Senate Poison Pill Could Allow more Mortgage Crises
Wednesday, November 14th, 2012
By James W. Speer and Deborah Goldberg, Richmond Times-Dispatch Op-Ed
What happens when banks make mortgage loans that borrowers cannot afford to repay? The borrowers end up in foreclosure. This is what happened to far too many borrowers in Richmond in recent years, as lenders chasing profits put aside the basic principles of safe, sound mortgage lending while banking regulators stood by and watched. The impact of the resulting foreclosures can be seen in neighborhoods such as Ginter Park and Highland Park, where each empty home represents a family that lost its savings, security and community.
Five million families nationwide have lost their homes to foreclosure since 2006. In Virginia alone, 108,612 families received foreclosure notices during 2010 and 2011, according to HOME Inc. Each of those families suffered significant financial loss, and so did their neighbors. Virginia families living close to a foreclosed home have lost $26 billion in home equity. Nationwide, that figure is $2 trillion. Overall, families in America have lost an estimated $7 trillion in wealth because of home price declines caused by the foreclosure crisis.

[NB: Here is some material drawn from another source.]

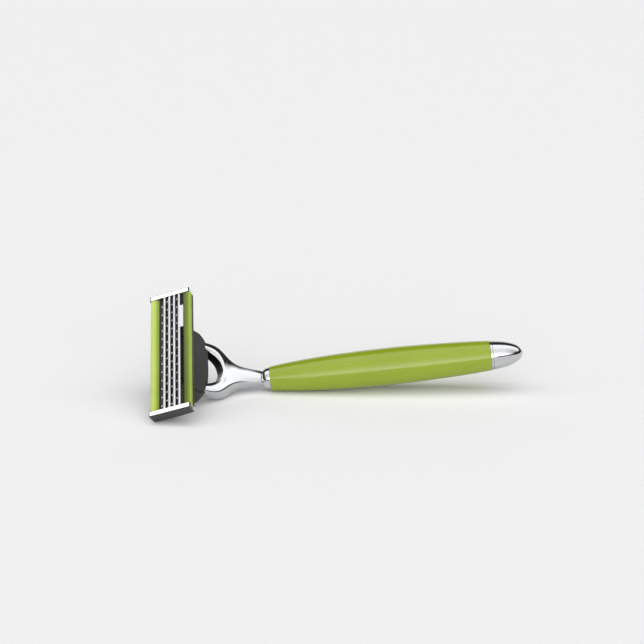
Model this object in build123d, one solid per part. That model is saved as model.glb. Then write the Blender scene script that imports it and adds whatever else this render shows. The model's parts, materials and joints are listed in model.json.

Those millions of foreclosures and trillions of dollars in lost wealth have taught us a hard lesson about the importance of having strong, comprehensive rules for mortgage lending and effective oversight for mortgage lenders. Right now, the new Consumer Financial Protection Bureau (CFPB) is working on rules to ensure that lenders do not make mortgages that borrowers cannot afford to repay.
Congress also has a role to play in helping homeowners. One option that could offer relief is a bill introduced by Sens. Barbara Boxer, D-Calif., and Robert Menendez, D-N.J., that would make it easier for homeowners to refinance their mortgages at today’s historically low interest rates. That would put dollars in homeowners’ pockets and boost Virginia’s economy.
It’s a good idea, but Sen. Bob Corker, R-Tenn., plans to offer an amendment that would re-open the door to unaffordable mortgages just like those that hurt so many homeowners in Ginter Park and Highland Park and similar neighborhoods across the commonwealth. Corker’s amendment would provide a so-called safe harbor — legal immunity for banks that make loans that borrowers can’t afford to repay. It would undermine the CFPB’s new mortgage lending rules even before they are enacted, increasing the chances that future homeowners will suffer the same abusive lending practices that caused so many foreclosures in Richmond and elsewhere in Virginia.
The Corker amendment is a poison pill in an otherwise helpful bill, and we urge Virginia Sens. Mark Warner and Jim Webb to reject the amendment when it comes up for a vote later this month.